Long story short, the famished lepers eat and drink their fill and carry off silver, gold, and clothing, which they hide for themselves. Then they return to the city to share the good news with the authorities so everyone can benefit from the bounty. Thanks to the sudden abundance, food prices in the city plummet the next day. Basically, the lepers’ choice to take positive action sets a miracle in motion that changes the fate of an entire city.

We can never underestimate to what extent our daily choices shape our individual lives and our collective future. This doesn’t mean we control the future. God is sovereign and He is in control of everything. But even when things happen that are beyond our control, we still choose how to respond: Will we include God in our situation? Will we stand firm in our faith? Will we listen to wise counsel? Will we persevere? Will we choose life?

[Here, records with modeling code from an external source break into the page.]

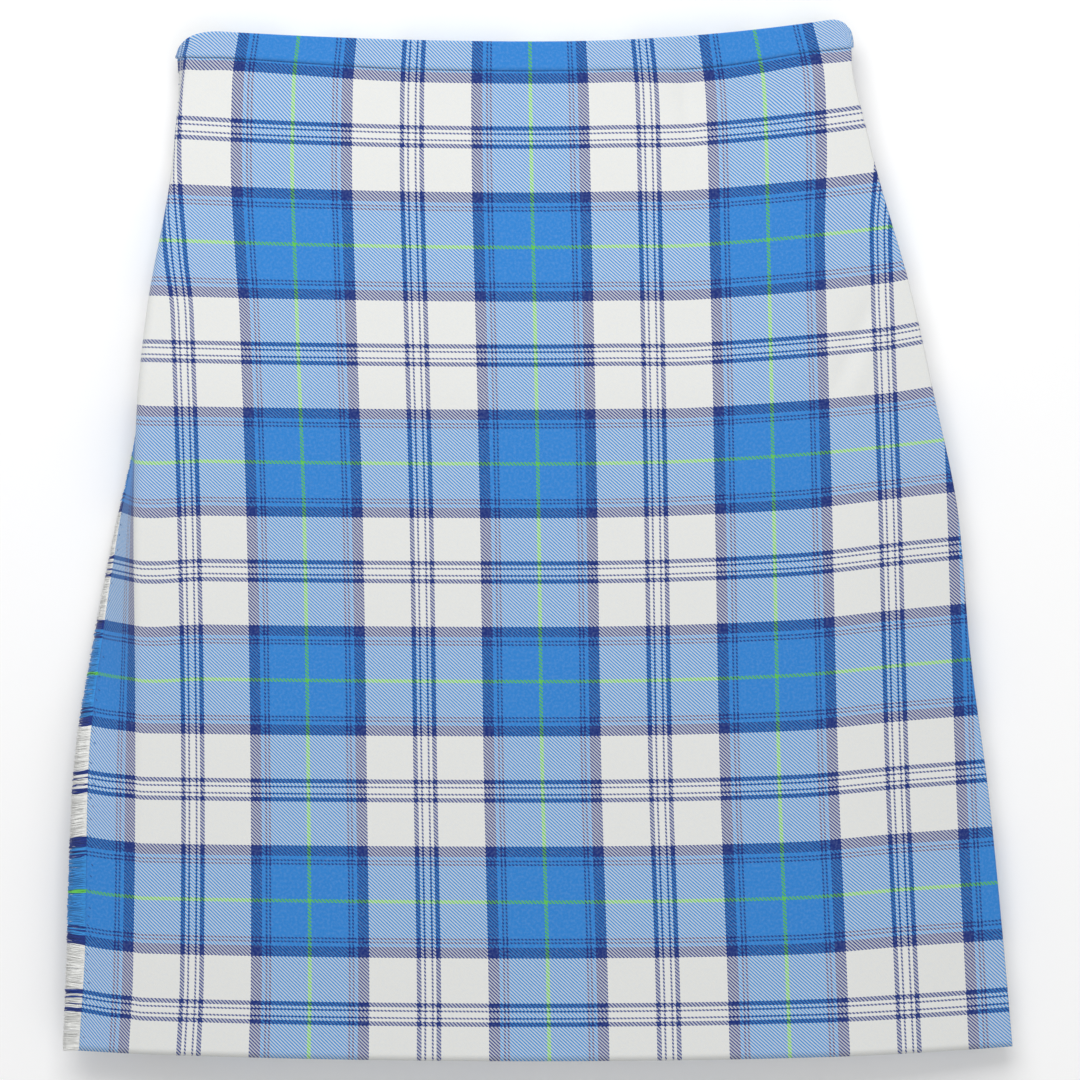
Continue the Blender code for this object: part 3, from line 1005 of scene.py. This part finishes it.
@dataclass
class Band:
    """A narrow pattern-matched band along the waist, rounded over the cloth's top edge."""

    tartan: Material
    name: str
    node: str
    section: Callable[[Station], Section]
    outward: float
    relief: Callable[[Station, float, float], float] = lambda station, x, z: 0.0
    face_rows: int = 12
    crown_rows: int = 6
    seam_tuck: float = 1.5

    def profile(self) -> list[tuple[float, float, float]]:
        """The band's rows from its sewn edge up: distance out from the cloth, height and cloth length."""
        top = BAND_TOP - BAND_CROWN
        low = SEAM_LINE + self.seam_tuck
        rows = [(0.25, SEAM_LINE), (0.7, SEAM_LINE + self.seam_tuck * 0.4)]
        rows += [(1.0, y) for y in evenly(low, top, self.face_rows)]
        for angle in evenly(0.0, math.pi / 2, self.crown_rows)[1:]:
            rows.append((math.cos(angle) * 1.25 - 0.25, top + BAND_CROWN * math.sin(angle)))
        lengths = path_lengths([(out * abs(self.outward), y) for out, y in rows])
        return [(out, y, length) for (out, y), length in zip(rows, lengths)]

    def build(self) -> Object:
        """Builds the band."""
        profile = self.profile()
        waist = STATIONS[-1]
        sections = [self.section(station_at(y)) for _, y, _ in profile]
        faces = [offset_path(section[0], self.outward * row[0]) for section, row in zip(sections, profile)]

        def place(column: int, row: int) -> tuple[Point3, Point2]:
            """One grid point and its cloth coordinates."""
            _, y, length = profile[row]
            x, z = faces[row][column]
            uv = (sections[row][1][column], FIRST_SEAM + SETT_V + length)
            return (x, waist_y(y, x) + bow(waist, x), z + self.relief(station_at(y), x, z)), uv

        piece = sheet_piece(self.name, (len(faces[0]), len(profile)), place, self.tartan)
        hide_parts(self.node)
        return piece


@dataclass
class BackBand:
    """The back's band: a strip under the pleats, with a crown that closes their upper ends."""

    tartan: Material
    columns: int = 160
    face_rows: int = 8
    crown_depth: float = 16.0
    name: str = "back_band_cloth"

    def build(self) -> Object:
        """Builds the band."""
        waist = STATIONS[-1]
        left = waist.left + WALL / 2 + waist.side_step + LAST_REVEAL
        right = waist.right - WALL / 2 - waist.inset
        level = waist.base + WALL / 2 - BAND_STEP
        top = BAND_TOP - BAND_CROWN
        profile = [(y, 0.0) for y in evenly(SEAM_LINE, top, self.face_rows)]
        profile += [(top + BAND_CROWN * 0.7, 0.02), (BAND_TOP, 0.05), (BAND_TOP, 0.5), (BAND_TOP, 1.0)]
        lengths = path_lengths([(y, share * self.crown_depth) for y, share in profile])

        def place(column: int, row: int) -> tuple[Point3, Point2]:
            """One grid point and its cloth coordinates."""
            y, share = profile[row]
            x = left + (right - left) * column / (self.columns - 1)
            end = front_height(waist, x) - ROOF_DROP + BAND_STEP
            z = level + (end - level) * share
            return (x, waist_y(y, x) + bow(waist, x), z), (x - left, FIRST_SEAM + SETT_V + lengths[row])

        piece = sheet_piece(self.name, (self.columns, len(profile)), place, self.tartan)
        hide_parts("back_band")
        return piece


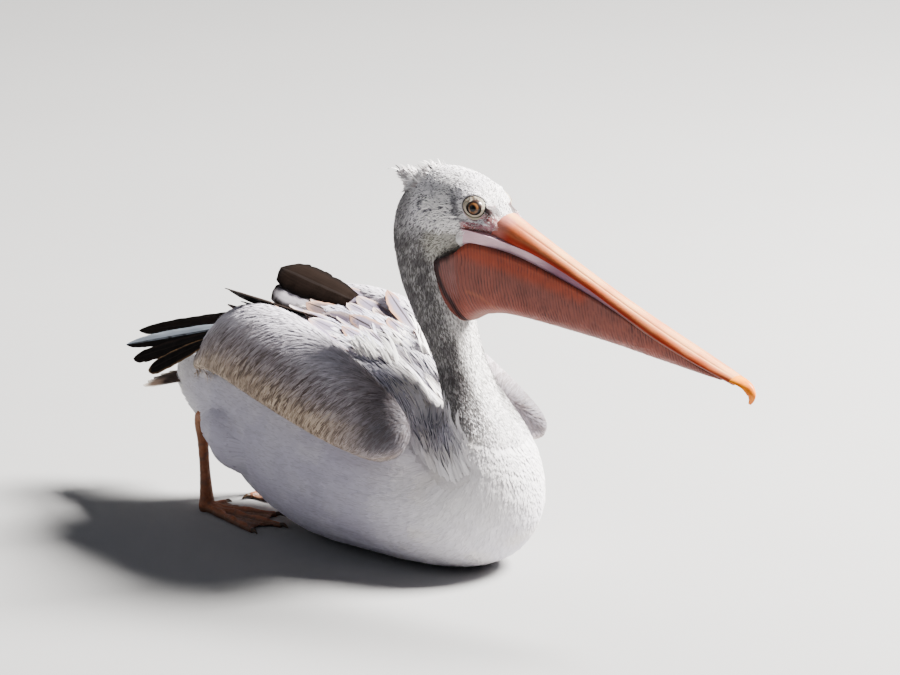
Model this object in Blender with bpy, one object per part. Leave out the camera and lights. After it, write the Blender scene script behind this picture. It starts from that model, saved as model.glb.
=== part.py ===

As a teenager, I accepted Jesus as my Saviour in the Boys’ Brigade (thank you, Baptist church!) Then our family moved to a Spirit-filled church, where I had a fresh and powerful encounter with the Holy Spirit. I made great friends in the youth ministry and became passionate about living for Jesus. This led me to start praying for my high school because I wanted all my school friends to have what I was experiencing through a personal relationship with Jesus connected to a spiritually potent church community. My youth pastor from back then, Steve Kelly (who taught me how to drive and whom I’m still in touch with) has this saying: ‘Life is brutiful’ (brutal + beautiful; get it?) Which sums up our time here on earth pretty well.

The Lord never promises us a smooth ride. We may stumble and fall along the way. We may even give up on things we could never have imagined giving up on. The upside is, we have a God who never gives up on us. ‘For hasn’t He promised you, “I will never leave you, never! And I will not loosen my grip on your life!”’ (Hebrews 13:5 TPT). That said, we spare ourselves (and our loved ones) untold trouble and pain when we make wise choices, when we do things God’s way, and when we stick it out on His path for our lives.

Paul and Timothy’s prayer for God’s people in the city of Colosse is also my prayer for us: ‘We pray that you’ll have the strength to stick it out over the long haul—not the grim strength off gritting your teeth but the glory-strength God gives. It is strength that endures the unendurable and spills over into joy, thanking the Father who makes us strong enough to take part in everything bright and beautiful that He has for us.’ (Colossians 1:11–12 MSG).

Let me conclude with Romans 15:13 (MSG): ‘May the God of green hope fill you up with joy, fill you up with peace, so that your believing lives, filled with the life-giving energy of the Holy Spirit, will brim over with hope!’